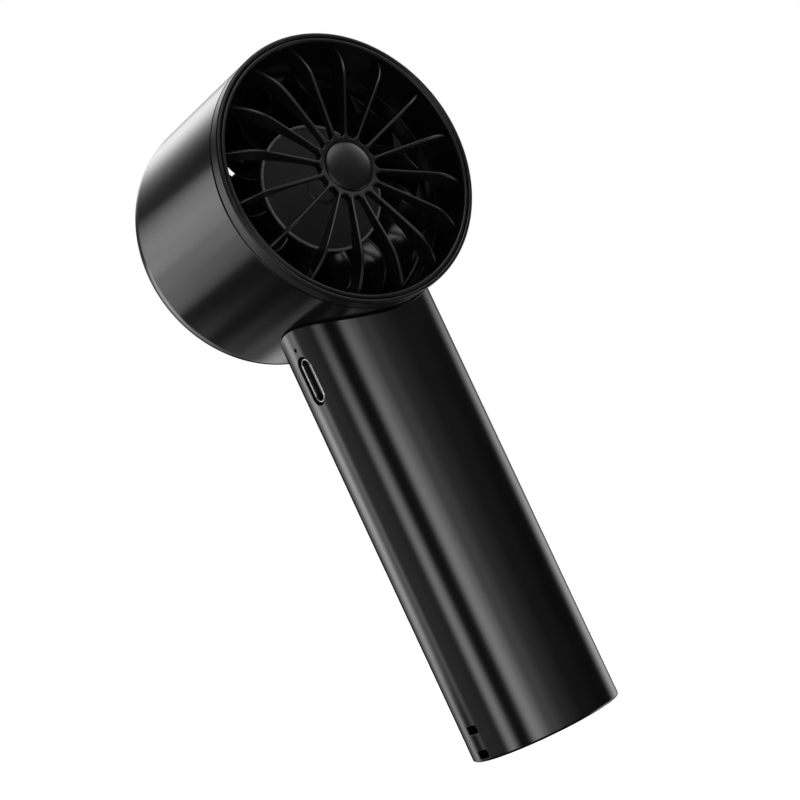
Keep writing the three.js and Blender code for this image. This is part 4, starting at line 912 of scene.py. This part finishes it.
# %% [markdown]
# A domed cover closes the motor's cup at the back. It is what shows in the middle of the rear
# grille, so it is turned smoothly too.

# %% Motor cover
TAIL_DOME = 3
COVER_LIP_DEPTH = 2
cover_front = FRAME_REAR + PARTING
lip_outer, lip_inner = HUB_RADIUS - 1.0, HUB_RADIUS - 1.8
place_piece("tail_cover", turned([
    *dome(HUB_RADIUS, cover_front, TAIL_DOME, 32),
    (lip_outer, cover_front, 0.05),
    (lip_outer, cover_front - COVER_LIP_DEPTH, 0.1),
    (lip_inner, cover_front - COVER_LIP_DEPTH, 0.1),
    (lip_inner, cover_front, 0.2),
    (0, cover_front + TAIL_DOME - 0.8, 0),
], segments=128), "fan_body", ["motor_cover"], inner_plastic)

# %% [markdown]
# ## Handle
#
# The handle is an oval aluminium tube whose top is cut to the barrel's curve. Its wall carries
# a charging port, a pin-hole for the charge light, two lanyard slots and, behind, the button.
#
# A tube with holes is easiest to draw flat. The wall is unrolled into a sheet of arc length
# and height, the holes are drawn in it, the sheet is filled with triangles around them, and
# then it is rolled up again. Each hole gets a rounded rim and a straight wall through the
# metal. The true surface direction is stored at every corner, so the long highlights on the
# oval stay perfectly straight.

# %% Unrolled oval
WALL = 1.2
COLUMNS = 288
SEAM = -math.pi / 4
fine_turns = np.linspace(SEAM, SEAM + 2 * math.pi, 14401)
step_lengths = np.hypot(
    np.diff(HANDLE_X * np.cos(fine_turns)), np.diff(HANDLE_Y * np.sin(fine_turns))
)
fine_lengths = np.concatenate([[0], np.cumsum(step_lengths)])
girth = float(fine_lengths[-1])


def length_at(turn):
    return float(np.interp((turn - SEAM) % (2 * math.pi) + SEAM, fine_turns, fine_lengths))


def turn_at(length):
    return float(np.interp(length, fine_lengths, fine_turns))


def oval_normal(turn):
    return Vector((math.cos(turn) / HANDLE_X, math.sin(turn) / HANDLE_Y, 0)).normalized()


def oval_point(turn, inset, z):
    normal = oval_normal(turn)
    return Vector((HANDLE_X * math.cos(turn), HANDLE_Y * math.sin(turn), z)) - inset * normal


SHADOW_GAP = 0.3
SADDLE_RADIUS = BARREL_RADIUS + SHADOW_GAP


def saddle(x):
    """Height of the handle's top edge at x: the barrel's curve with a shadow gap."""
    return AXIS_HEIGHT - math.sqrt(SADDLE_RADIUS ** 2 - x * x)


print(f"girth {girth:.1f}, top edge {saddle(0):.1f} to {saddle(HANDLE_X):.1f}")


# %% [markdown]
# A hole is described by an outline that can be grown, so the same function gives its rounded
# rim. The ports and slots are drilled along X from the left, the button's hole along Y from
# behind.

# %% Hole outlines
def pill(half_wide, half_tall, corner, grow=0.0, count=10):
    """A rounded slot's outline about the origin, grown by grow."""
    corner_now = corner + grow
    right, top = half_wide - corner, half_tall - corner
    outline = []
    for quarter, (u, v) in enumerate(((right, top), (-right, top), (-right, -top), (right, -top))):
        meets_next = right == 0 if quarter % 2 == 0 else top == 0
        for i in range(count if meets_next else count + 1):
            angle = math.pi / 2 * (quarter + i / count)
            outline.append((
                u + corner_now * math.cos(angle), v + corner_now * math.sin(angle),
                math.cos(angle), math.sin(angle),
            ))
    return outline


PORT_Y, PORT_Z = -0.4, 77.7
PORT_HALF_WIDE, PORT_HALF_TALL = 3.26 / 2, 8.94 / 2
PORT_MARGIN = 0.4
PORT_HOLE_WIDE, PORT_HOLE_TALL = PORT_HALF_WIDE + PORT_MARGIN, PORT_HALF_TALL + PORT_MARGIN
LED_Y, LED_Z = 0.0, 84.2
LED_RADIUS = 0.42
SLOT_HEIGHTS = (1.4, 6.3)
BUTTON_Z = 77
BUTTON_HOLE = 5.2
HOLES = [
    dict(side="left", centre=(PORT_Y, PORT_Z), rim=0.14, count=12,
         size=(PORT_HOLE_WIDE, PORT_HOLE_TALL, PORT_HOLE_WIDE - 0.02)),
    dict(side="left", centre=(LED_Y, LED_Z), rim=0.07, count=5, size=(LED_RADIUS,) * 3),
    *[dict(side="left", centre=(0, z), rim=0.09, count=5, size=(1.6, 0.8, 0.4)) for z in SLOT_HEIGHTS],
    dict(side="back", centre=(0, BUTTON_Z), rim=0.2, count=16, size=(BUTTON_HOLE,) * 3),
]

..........

▸ Stated goal: Output the data above exactly, please, line for line.

▸ Solution to this task:
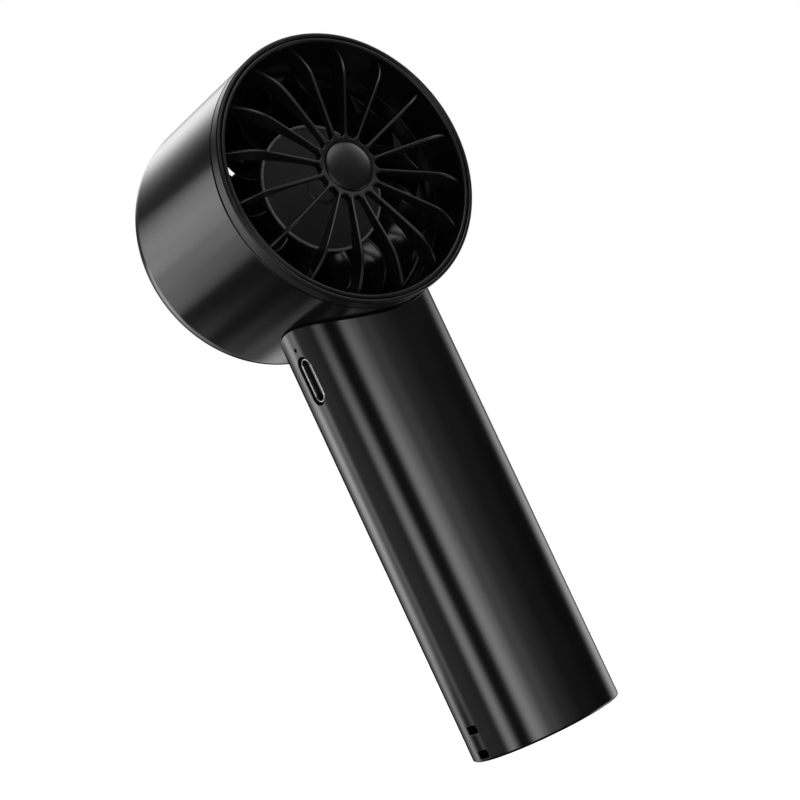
Keep writing the three.js and Blender code for this image. This is part 4, starting at line 912 of scene.py. This part finishes it.
# %% [markdown]
# A domed cover closes the motor's cup at the back. It is what shows in the middle of the rear
# grille, so it is turned smoothly too.

# %% Motor cover
TAIL_DOME = 3
COVER_LIP_DEPTH = 2
cover_front = FRAME_REAR + PARTING
lip_outer, lip_inner = HUB_RADIUS - 1.0, HUB_RADIUS - 1.8
place_piece("tail_cover", turned([
    *dome(HUB_RADIUS, cover_front, TAIL_DOME, 32),
    (lip_outer, cover_front, 0.05),
    (lip_outer, cover_front - COVER_LIP_DEPTH, 0.1),
    (lip_inner, cover_front - COVER_LIP_DEPTH, 0.1),
    (lip_inner, cover_front, 0.2),
    (0, cover_front + TAIL_DOME - 0.8, 0),
], segments=128), "fan_body", ["motor_cover"], inner_plastic)

# %% [markdown]
# ## Handle
#
# The handle is an oval aluminium tube whose top is cut to the barrel's curve. Its wall carries
# a charging port, a pin-hole for the charge light, two lanyard slots and, behind, the button.
#
# A tube with holes is easiest to draw flat. The wall is unrolled into a sheet of arc length
# and height, the holes are drawn in it, the sheet is filled with triangles around them, and
# then it is rolled up again. Each hole gets a rounded rim and a straight wall through the
# metal. The true surface direction is stored at every corner, so the long highlights on the
# oval stay perfectly straight.

# %% Unrolled oval
WALL = 1.2
COLUMNS = 288
SEAM = -math.pi / 4
fine_turns = np.linspace(SEAM, SEAM + 2 * math.pi, 14401)
step_lengths = np.hypot(
    np.diff(HANDLE_X * np.cos(fine_turns)), np.diff(HANDLE_Y * np.sin(fine_turns))
)
fine_lengths = np.concatenate([[0], np.cumsum(step_lengths)])
girth = float(fine_lengths[-1])


def length_at(turn):
    return float(np.interp((turn - SEAM) % (2 * math.pi) + SEAM, fine_turns, fine_lengths))


def turn_at(length):
    return float(np.interp(length, fine_lengths, fine_turns))


def oval_normal(turn):
    return Vector((math.cos(turn) / HANDLE_X, math.sin(turn) / HANDLE_Y, 0)).normalized()


def oval_point(turn, inset, z):
    normal = oval_normal(turn)
    return Vector((HANDLE_X * math.cos(turn), HANDLE_Y * math.sin(turn), z)) - inset * normal


SHADOW_GAP = 0.3
SADDLE_RADIUS = BARREL_RADIUS + SHADOW_GAP


def saddle(x):
    """Height of the handle's top edge at x: the barrel's curve with a shadow gap."""
    return AXIS_HEIGHT - math.sqrt(SADDLE_RADIUS ** 2 - x * x)


print(f"girth {girth:.1f}, top edge {saddle(0):.1f} to {saddle(HANDLE_X):.1f}")


# %% [markdown]
# A hole is described by an outline that can be grown, so the same function gives its rounded
# rim. The ports and slots are drilled along X from the left, the button's hole along Y from
# behind.

# %% Hole outlines
def pill(half_wide, half_tall, corner, grow=0.0, count=10):
    """A rounded slot's outline about the origin, grown by grow."""
    corner_now = corner + grow
    right, top = half_wide - corner, half_tall - corner
    outline = []
    for quarter, (u, v) in enumerate(((right, top), (-right, top), (-right, -top), (right, -top))):
        meets_next = right == 0 if quarter % 2 == 0 else top == 0
        for i in range(count if meets_next else count + 1):
            angle = math.pi / 2 * (quarter + i / count)
            outline.append((
                u + corner_now * math.cos(angle), v + corner_now * math.sin(angle),
                math.cos(angle), math.sin(angle),
            ))
    return outline


PORT_Y, PORT_Z = -0.4, 77.7
PORT_HALF_WIDE, PORT_HALF_TALL = 3.26 / 2, 8.94 / 2
PORT_MARGIN = 0.4
PORT_HOLE_WIDE, PORT_HOLE_TALL = PORT_HALF_WIDE + PORT_MARGIN, PORT_HALF_TALL + PORT_MARGIN
LED_Y, LED_Z = 0.0, 84.2
LED_RADIUS = 0.42
SLOT_HEIGHTS = (1.4, 6.3)
BUTTON_Z = 77
BUTTON_HOLE = 5.2
HOLES = [
    dict(side="left", centre=(PORT_Y, PORT_Z), rim=0.14, count=12,
         size=(PORT_HOLE_WIDE, PORT_HOLE_TALL, PORT_HOLE_WIDE - 0.02)),
    dict(side="left", centre=(LED_Y, LED_Z), rim=0.07, count=5, size=(LED_RADIUS,) * 3),
    *[dict(side="left", centre=(0, z), rim=0.09, count=5, size=(1.6, 0.8, 0.4)) for z in SLOT_HEIGHTS],
    dict(side="back", centre=(0, BUTTON_Z), rim=0.2, count=16, size=(BUTTON_HOLE,) * 3),
]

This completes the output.